For step (1), the server is pretending to do execute something, and returning the pretend output Hello SSH. So we’re okay there.

However, the server is missing step (2). It must send an exit code or signal. To send an exit code, the server sends a request to the client (recall the original exec came from the client to the server; requests go both ways).

The exit code request has type exit-status and its payload is the exit status as a big endian uint32. We use the arbitrary exit code 7 to make it easier to confirm that our exit code got to the client, as we will see it as the ssh client’s exit code.

The server needs to explicitly encode the exit status integer using Go’s binary package:

buf := make([]byte, 4)
binary.BigEndian.PutUint32(buf, 7) // put the exit code into buf
channel.SendRequest("exit-status", false, buf[0:4])

After we have sent the exit-status request, we can close out the channel with channel.Close().

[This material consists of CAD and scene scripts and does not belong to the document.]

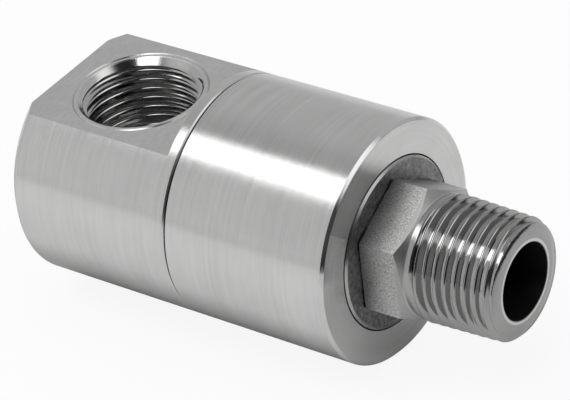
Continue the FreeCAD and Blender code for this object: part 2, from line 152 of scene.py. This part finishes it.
class Nodes:
    """Short names for building a node tree."""

    def __init__(self, name, tree=None):
        if tree is None:
            self.material = bpy.data.materials.new(name)
            self.material.use_nodes = True
            tree = self.material.node_tree
            self.shader = tree.nodes["Principled BSDF"]
        self.tree = tree
        self.coords = None

    def new(self, kind, **settings):
        node = self.tree.nodes.new(kind)
        for key, value in settings.items():
            setattr(node, key, value)
        return node

    def link(self, source, target):
        self.tree.links.new(source, target)

    def put(self, node, index, value):
        if isinstance(value, (int, float)):
            node.inputs[index].default_value = value
        else:
            self.link(value, node.inputs[index])

    def math(self, operation, *values):
        node = self.new("ShaderNodeMath", operation=operation)
        for i, value in enumerate(values):
            self.put(node, i, value)
        return node.outputs[0]

    def add(self, *values):
        total = values[0]
        for value in values[1:]:
            total = self.math("ADD", total, value)
        return total

    def times(self, a, b):
        return self.math("MULTIPLY", a, b)

    def position(self):
        """x, y, z in millimetres and the radius about the shaft's axis."""
        if self.coords is None:
            where = self.new("ShaderNodeTexCoord").outputs["Object"]
            parts = self.new("ShaderNodeSeparateXYZ")
            self.link(where, parts.inputs[0])
            x, y, z = [self.times(parts.outputs[i], 1 / MM) for i in range(3)]
            squares = self.add(self.times(y, y), self.times(z, z))
            self.coords = (x, y, z, self.math("SQRT", squares))
        return self.coords

    def step(self, value, start, end):
        """0 below start, 1 above end, straight in between."""
        node = self.new("ShaderNodeMapRange", clamp=True)
        self.put(node, 0, value)
        self.put(node, 1, start)
        self.put(node, 2, end)
        node.inputs[3].default_value = 0.0
        node.inputs[4].default_value = 1.0
        return node.outputs[0]

    def band(self, value, start, end, soft):
        """1 between start and end, with soft edges."""
        return self.times(self.step(value, start - soft, start + soft),
                          self.step(value, end + soft, end - soft))

    def noise(self, x, y, z, scale=1.0, detail=2.0, rough=0.5, w=None):
        """Noise between 0 and 1, of four coordinates where w is given."""
        pieces = self.new("ShaderNodeCombineXYZ")
        for i, value in enumerate((x, y, z)):
            self.put(pieces, i, value)
        node = self.new("ShaderNodeTexNoise", noise_dimensions="3D" if w is None else "4D")
        self.link(pieces.outputs[0], node.inputs["Vector"])
        if w is not None:
            self.link(w, node.inputs["W"])
        node.inputs["Scale"].default_value = scale
        node.inputs["Detail"].default_value = detail
        node.inputs["Roughness"].default_value = rough
        return node.outputs["Fac"]

    def mix(self, share, a, b):
        """Number between a and b."""
        return self.add(a, self.times(share, self.math("SUBTRACT", b, a)))

    def grey(self, value, warm=0.0):
        """A number as a grey colour, a touch warm."""
        pieces = self.new("ShaderNodeCombineColor")
        self.put(pieces, 0, self.times(value, 1 + warm))
        self.put(pieces, 1, value)
        self.put(pieces, 2, self.times(value, 1 - warm))
        return pieces.outputs[0]

    def blend(self, value, start, first, end, last):
        """Colour first up to start and last from end on."""
        ramp = self.new("ShaderNodeValToRGB")
        for element, place, colour in zip(ramp.color_ramp.elements, (start, end), (first, last)):
            element.position = place
            element.color = (*colour, 1)
        self.link(value, ramp.inputs[0])
        return ramp.outputs[0]

    def bump(self, height, distance):
        node = self.new("ShaderNodeBump")
        node.inputs["Strength"].default_value = 1.0
        node.inputs["Distance"].default_value = distance
        self.link(height, node.inputs["Height"])
        return node.outputs[0]


def rings(n, fineness, stretch, detail, rough):
    """Rings about the shaft: changes fast along x and the radius, slowly round it."""
    x, y, z, r = n.position()
    safe = n.math("MAXIMUM", r, 0.5)
    cosine = n.math("DIVIDE", z, safe)
    sine = n.math("DIVIDE", y, safe)
    return n.noise(n.times(x, fineness), n.times(r, fineness), n.times(sine, stretch),
                   detail=detail, rough=rough, w=n.times(cosine, stretch))


def turned_steel(name, parts, level=0.65, roughness=0.23, anisotropic=0.75, marks=1.0):
    """Turned stainless steel. parts changes tone, roughness and relief by place."""
    n = Nodes(name)
    x, y, z, r = n.position()
    fine = rings(n, 9.0, 0.7, 3.0, 0.6)
    coarse = rings(n, 1.4, 1.3, 2.0, 0.5)
    smudge = n.noise(x, y, z, 0.16, 4.0, 0.55)
    tone = n.add(n.times(fine, 0.4), n.times(coarse, 0.3), n.times(smudge, 0.3))
    base = n.mix(n.step(tone, 0.32, 0.68), level * 0.88, level * 1.1)
    rough = n.mix(n.step(tone, 0.3, 0.7), roughness * 0.85, roughness * 1.2)
    height = n.add(n.times(fine, 0.7), n.times(coarse, 0.3))
    base, rough, height = parts(n, base, rough, height)
    n.link(n.grey(base, 0.004), n.shader.inputs["Base Color"])
    n.shader.inputs["Metallic"].default_value = 1.0
    n.link(rough, n.shader.inputs["Roughness"])
    if anisotropic:
        n.shader.inputs["Anisotropic"].default_value = anisotropic
        n.shader.inputs["Anisotropic Rotation"].default_value = 0.25
        tangent = n.new("ShaderNodeTangent", direction_type="RADIAL", axis="X")
        n.link(tangent.outputs[0], n.shader.inputs["Tangent"])
    n.link(n.bump(height, MARK_DEPTH * marks), n.shader.inputs["Normal"])
    return n.material


def housing_parts(n, base, rough, height):
    """Painted shade in the seam between the housings, a finer front face and a polished bevel
    around it.
    """
    x, y, z, r = n.position()
    # Painted shade: a near-black band in the seam between the housings.
    seam_shade = n.band(x, SEAM_X - SEAM_SHADE_HALF_WIDTH, SEAM_X + SEAM_SHADE_HALF_WIDTH, 0.03)
    base = n.mix(seam_shade, base, 0.015)
    rough = n.mix(n.step(x, *FRONT_FACE_X), rough, n.times(rough, 0.7))
    rough = n.mix(seam_shade, rough, 0.6)
    bevel = n.times(n.step(x, *BEVEL_X), n.step(r, *BEVEL_R))
    rough = n.mix(bevel, rough, 0.06)
    return base, rough, height


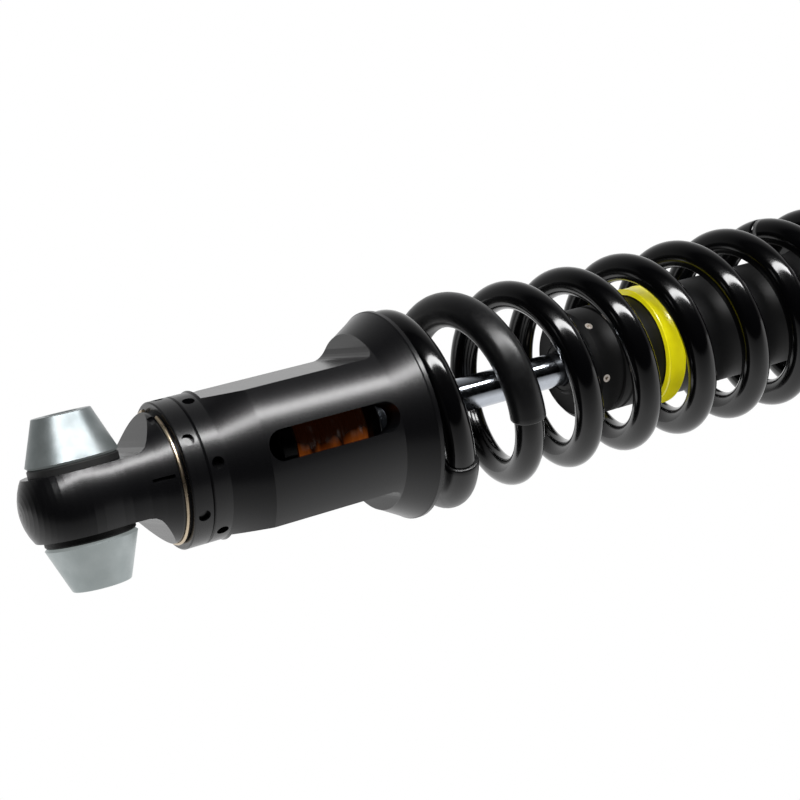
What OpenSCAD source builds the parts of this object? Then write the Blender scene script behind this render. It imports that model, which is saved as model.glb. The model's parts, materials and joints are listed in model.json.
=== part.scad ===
// Rear shock absorber for a motorcycle: a single-tube gas damper inside a coil spring.
// The shock lies along +X with the centre of its lower eye at the origin. Both eye bolts are
// parallel to Z. It is drawn fully extended, with the preload collar at its softest setting.

/* [Overall] */
// Distance between the two eye centres, fully extended
eye_to_eye = 460; // [456:1:480]
// Travel of the damper tube along the rod
stroke = 92; // [60:1:92]
// Smoothness of turned surfaces
smoothness = 72; // [48:12:120]
// Radial gap between parts that slide or turn on each other
running_gap = 0.04; // [0.02:0.01:0.08]

/* [Eyes] */
// Radius of the lower eye
lower_eye_r = 22.5; // [21:0.5:24]
// Radius of the upper eye
upper_eye_r = 20; // [19:0.5:21]
// Thickness of both eyes
eye_t = 23; // [22:0.5:24]
// Diameter of the eye bolts
bolt_d = 12; // [10:1:14]
// Radius of the swivel ball
ball_r = 12; // [11.5:0.5:12.5]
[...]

The client won’t complain about this now that we’ve sent the exit status.

Here’s the request handling code in full:

// ... code above to accept new server connection
//     and handle new channels ...
wg.Add(1)
go func(in <-chan *ssh.Request) {
	for req := range in {
		log.Printf("received req %s", req.Type)

		switch req.Type {
		case "exec":
			log.Printf(
				"req exec with payload (cmd): %s", 
				string(req.Payload)
			)
			// Accept the request
			req.Reply(true, nil)
			// Write some pretend command output
			channel.Write([]byte("Hello SSH\r\n"))
			// Send an exit code of 7
			buf := make([]byte, 4)
			binary.BigEndian.PutUint32(buf, 7)
			channel.SendRequest(
				"exit-status", 
				false, 
				buf[0:4]
			)
			// Finally, close the channel
			channel.Close()
		default:
			req.Reply(false, nil)
		}
	}
	wg.Done()
}(requests)

And now that works, note the exit code reported [7]:

> ssh mike@localhost -p 2022 ls -l /
Hello SSH
Connection to localhost closed.
[7]>

And so it works (kind of)

We’ve got a working SSH server (that does nothing!). But we can see from this the bare bones of handling SSH channels and requests, and we’ve got the standard ssh client to work with our server. From here, I feel that I could really start to dig in and get to know the protocol much better.

We can see that by defining our own channel and request types (the protocol has extensibility built in!) we could enact arbitrarily complicated protocols over the secure channel that SSH gives us. Indeed, tools like sftp and scp do exactly that to leverage the underlying security of ssh to secure their data transfers. Even further, I could imagine leveraging SSH’s secure connections to run my own protocols — such as running a protocol buffer client/server over a channel type I define.

I found learning about SSH pretty amazing, and it’s reinforced my belief that most things in computers can be understood with time. It’s deeper and more powerful than I thought, although it seems to have settled mostly into the niche it’s named after, being a secure shell.

For reference, I found the RFCs to be great, at least once I’d learned the basic connection/channel/request structure:

RFC 4254 - The Secure Shell (SSH) Connection Protocol - this defines the channels and request types we dealt with here. I found this one the most useful when writing the code above.
RFC 4251 - The Secure Shell (SSH) Protocol Architecture - this talks at a higher level, and I found it’s primary use the security properties section.
There are two other RFCs that I didn’t use much, as Go’s server handles most of the details from them: RFC 4253 - The Secure Shell (SSH) Transport Layer Protocol and RFC 4252 - The Secure Shell (SSH) Authentication Protocol.